I didn’t understand that I wouldn’t be thinking rationally through my emotions. I didn’t understand how dangerous a personal connection could be. We should have called for help, but we were afraid. We didn’t think anyone could help him better than we could. So we did it alone. We didn’t call for backup. We didn’t wait for another unit to arrive.
Out of the fear that we would drop him if we were actually able to lift him, we decided to drag our father by his armpits, keeping his head elevated. Once we made it down the step into the garage, Leslie ran to start her car—there was no way we could lift him high enough to get him into my Jeep or his Chevy truck.
It took three attempts before we could get his body into the backseat. We struggled to bend him in a way that he was both upright and inside both doors. Leslie held a towel on his head while I sped through the canyon to Memorial Hospital.
When it comes to medical emergencies, Dad is always calm under pressure. Of course it is his job to be calm. If he is ever worried or afraid, he never allows it to show.
He cut his hand open on the meat slicer at our family’s restaurant one morning. He was cleaning and in a moment of carelessness, ended up with the circular blade in the center or his hand. Before removing his hand from the machine, he reached over to grab a clean towel off of the shelf. He slowly removed his hand and then immediately wrapped it in the towel, using his teeth to tie a large knot on top of his hand. He clenched his left hand in his opposite armpit.
My grandfather, practically deaf at this point in his life, was reading the newspaper in the office. Papa frequently lost his glasses atop his head or in the front pocket of his shirts, but it’s not like he could see any better with them on. Knowing his chances of making it to the hospital were better if he drove himself, my father hollered over the kitchen noise and told Papa he had to run an errand. After hearing no response, he drove himself to the hospital and returned with a fistful of stitches. Papa never noticed he was gone.
“Are you going to have to shave a chunk of my hair?” my father asked the doctor.
“That shouldn’t be necessary with the staples, Mr. Costley.”
“No, but… even though it isn’t necessary, my daughters would really appreciate it if you shaved a chunk of my hair. I owe them something to laugh about.” Dad continued his effort to repay us with some humorous token for an evening we could never forget, but the doctor did not see things the way we did.
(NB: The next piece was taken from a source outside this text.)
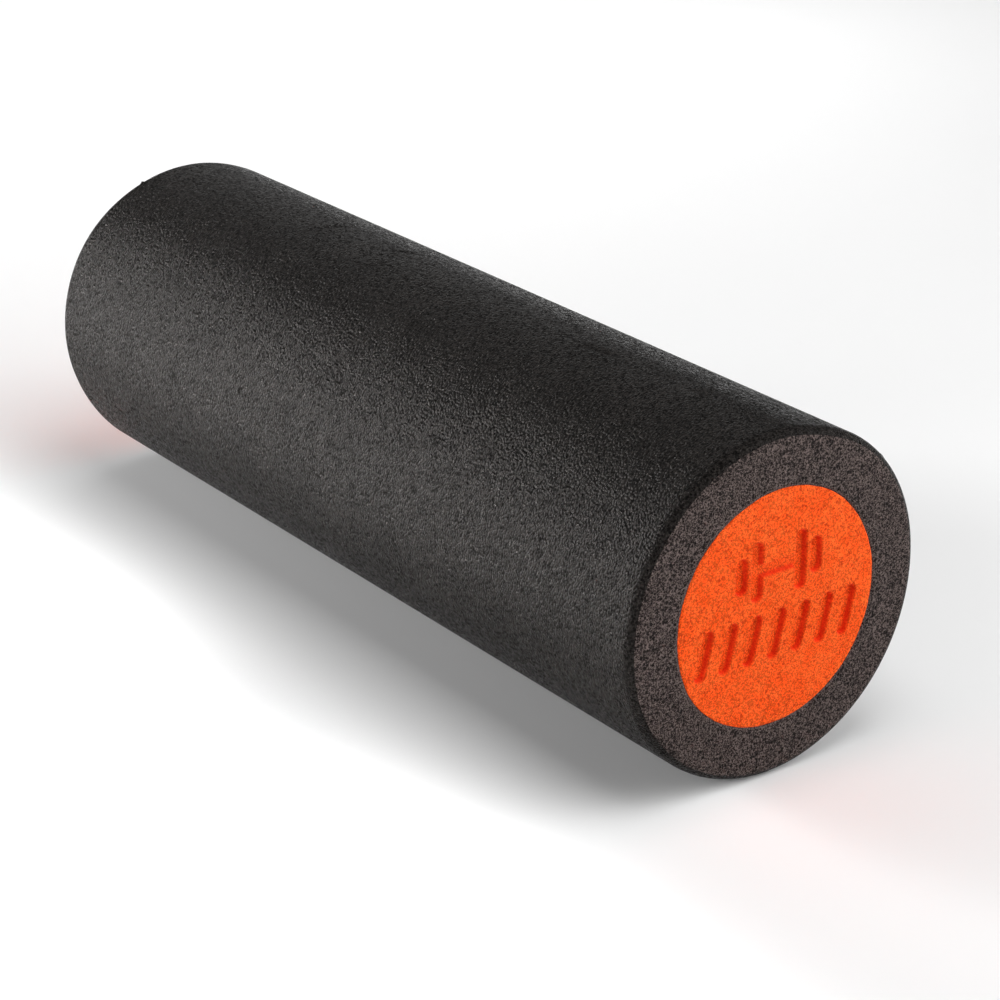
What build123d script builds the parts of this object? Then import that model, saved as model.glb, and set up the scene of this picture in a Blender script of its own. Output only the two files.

We left the hospital hours later. Dad’s hair was matted where the seven staples held his head together. He looked as though he were wearing barrettes, assembled in an L-shaped part in the center of his head. Even without a shaved chunk of hair, I laughed every time I caught a glimpse of him in the rearview mirror.
When we returned home, the rain had stopped. We walked onto the deck in the backyard where my father pointed to the metal water-meter box. There were thick black hairs on the corner of the box. “The rain was coming down so hard that I ran over here. I was trying to duck under the ledge to get out of the rain and I hit my head on the bottom edge of this meter. I must have hit it pretty damn hard, because I thought I could make it inside to clean up, but I passed out before I could even close the door behind me,” my father explained.
“We noticed,” I laughed.
“Look at this mess,” he gestured toward the bloodstained carpet, “Looks like it’s set pretty good. We may have to get new carpet.”
“Mom’s going to be so mad at you.”
“Yeah.”
“She’s going to laugh when she sees your head though,” I said.
“Who wouldn’t?” Leslie joked.
As terrified as we had been, we knew we could never tell him, but we also knew he understood. I could see it in his eyes when he looked at us. He was thankful. He was proud. We had passed the ultimate First Aid test. We were ready to leave his care and live in the world on our own. Our laughter broke through the silence of everything we would never say.